* [What you are asked to do]
Could you write out the opening lines of the data, word for word, stopping after the line that contains "face shows it."?
* BEGIN Source material *
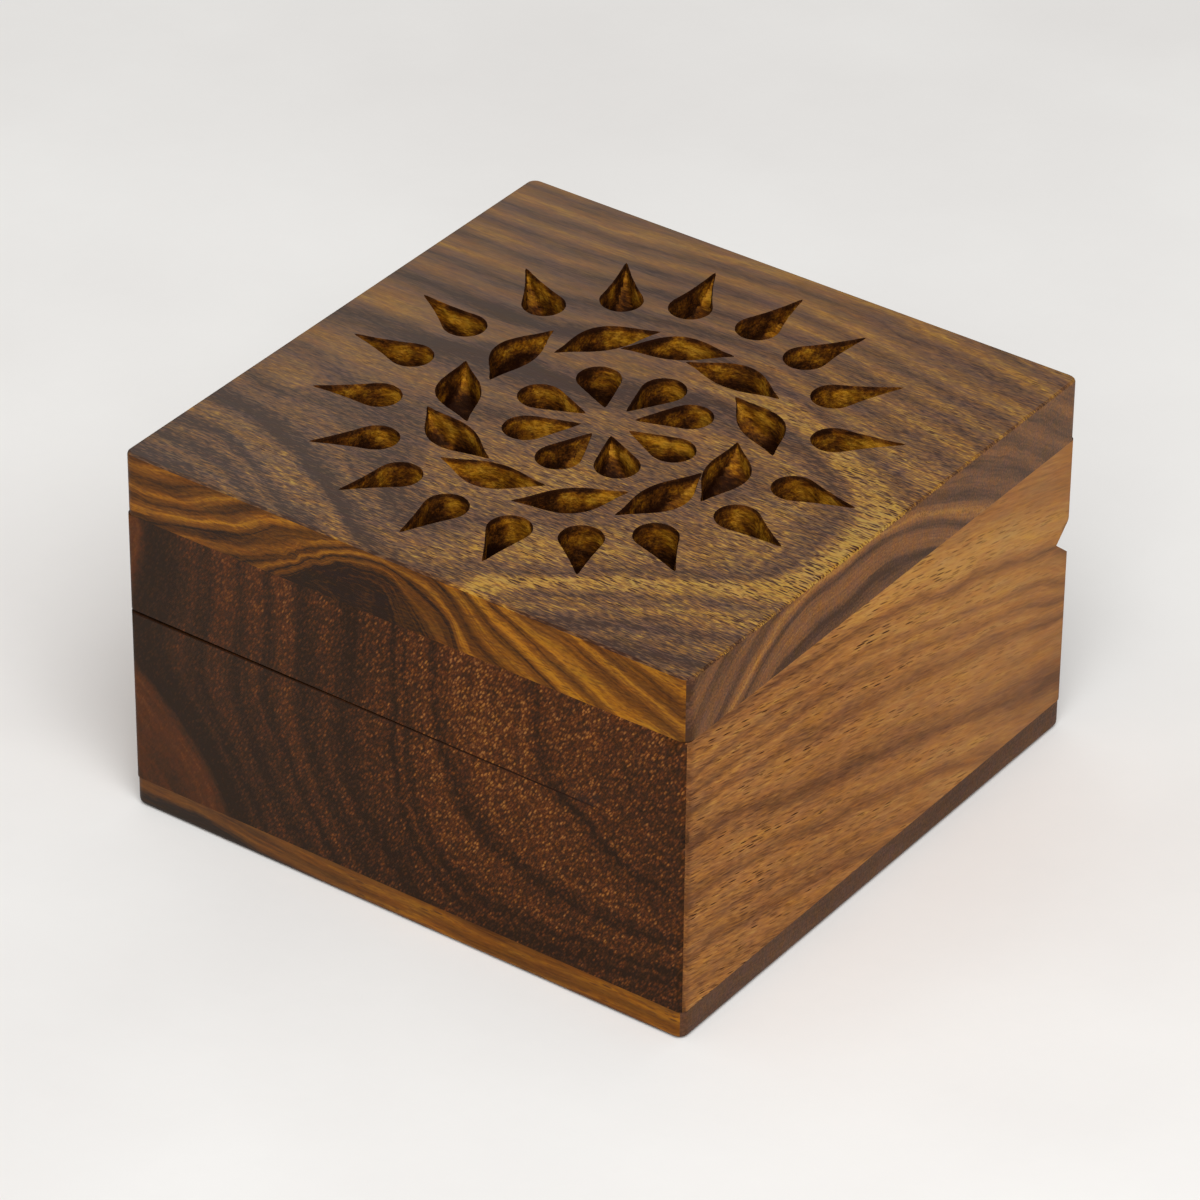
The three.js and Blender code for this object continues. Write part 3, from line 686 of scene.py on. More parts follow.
@dataclass(frozen=True)
class WoodFinish:
    """Waxed rosewood as one kind of face shows it.

    The age of the wood sets how light it is, and short dashes of light and dark fibres break the bands up.
    """

    name: str
    grain: Grain
    levels: tuple[Flat, ...]
    palette: tuple[tuple[float, Tone], ...]
    wander: float = 0.8
    feather: float = 0.6
    lines: tuple[float, float] = (0.5, 0.5)
    dash: tuple[float, float, float] = (1.5, 0.27, 0.8)
    fibre: tuple[float, float, float] = (6.0, 0.3, 0.4)
    patch: float = 0.25
    tilt: float = 0.0
    pores: float = 0.85
    pore_size: tuple[float, float] = (2.8, 0.5)
    pore_share: float = 0.8
    cells: float = 0.0
    crisp: tuple[float, float, float, float] = (-70.0, 30.0, 1.0, 1.0)
    # How strong the painted sheen grows, and the side that it grows towards.
    painted_sheen: tuple[float, Side] = (0.0, Side.LEFT)
    # How dark the painted shade line in the gap between lid and base is.
    gap_shade: float = 0.0
    worn: float = 0.0
    hue: float = 1.0
    gloss: float = 0.42
    shine: float = 0.2

    # The sizes of the patterns in millimetres: along the fibres and across them, or along each axis.
    BANDS = (14, 1.7)
    TUFTS = (2.4, 0.3)
    RINGS = (9, 9, 40)
    PATCHES = (34, 12)
    YELLOW = (8.0, 1.9)
    RED = (6.0, 1.5)
    ZONES = (12, 3)
    CELLS = (0.36, 5.0, 0.95)
    CRUMBS = (0.28, 4.0, 0.6)
    # The way from the near right corner to the far left one, and the ages of the solid dark band.
    AWAY = (-0.58, 0.81)
    DARK_AGES = (34.5, 36.5)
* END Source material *
* [Result of this exercise]
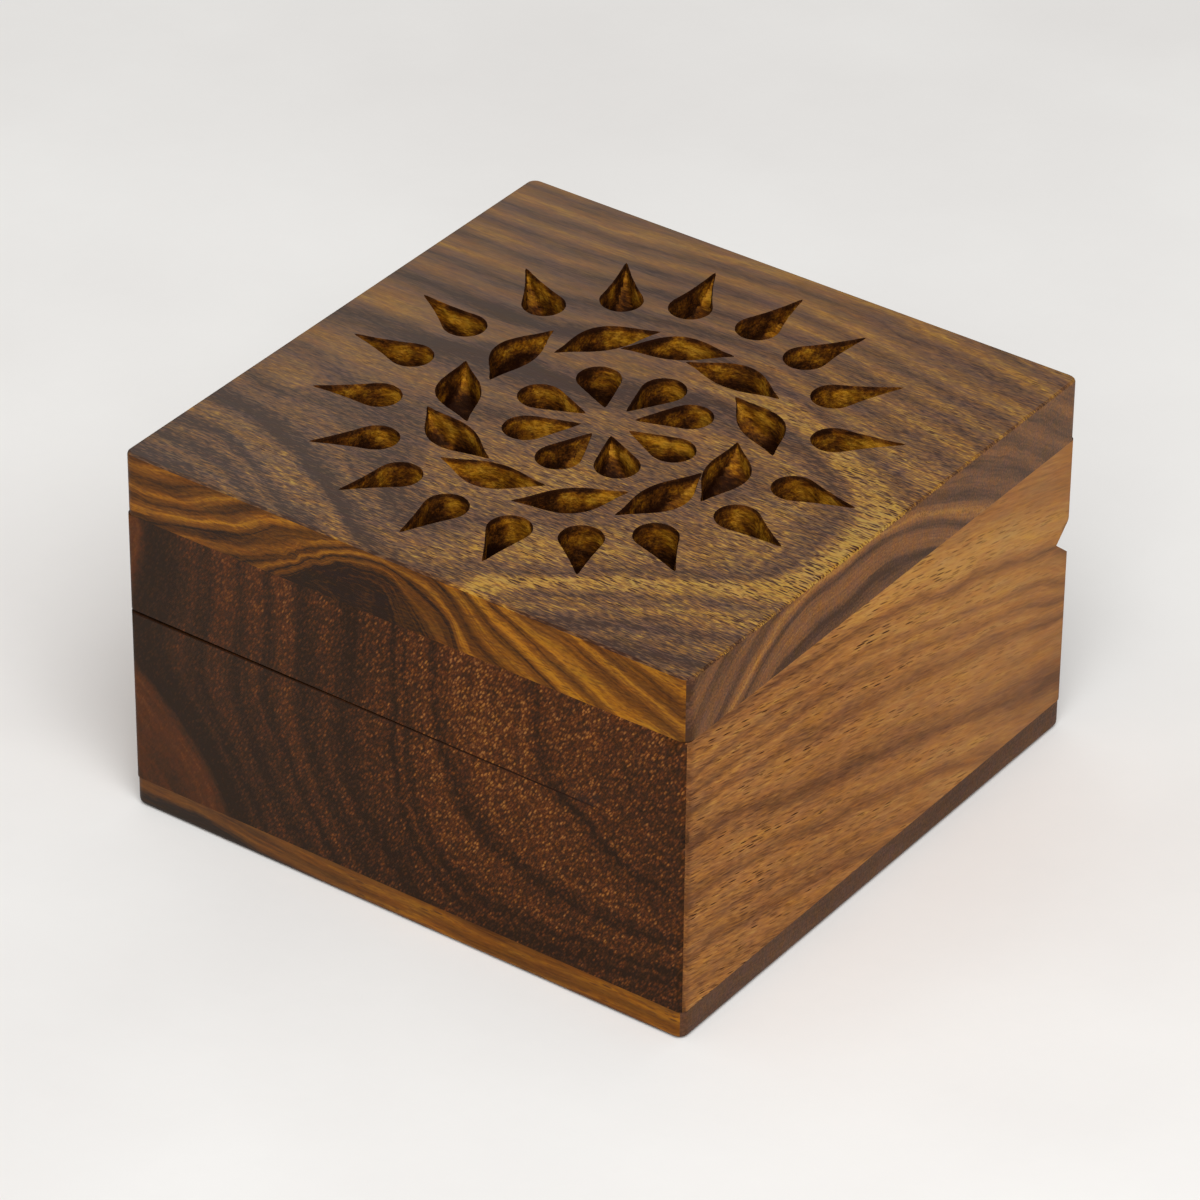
The three.js and Blender code for this object continues. Write part 3, from line 686 of scene.py on. More parts follow.
@dataclass(frozen=True)
class WoodFinish:
    """Waxed rosewood as one kind of face shows it.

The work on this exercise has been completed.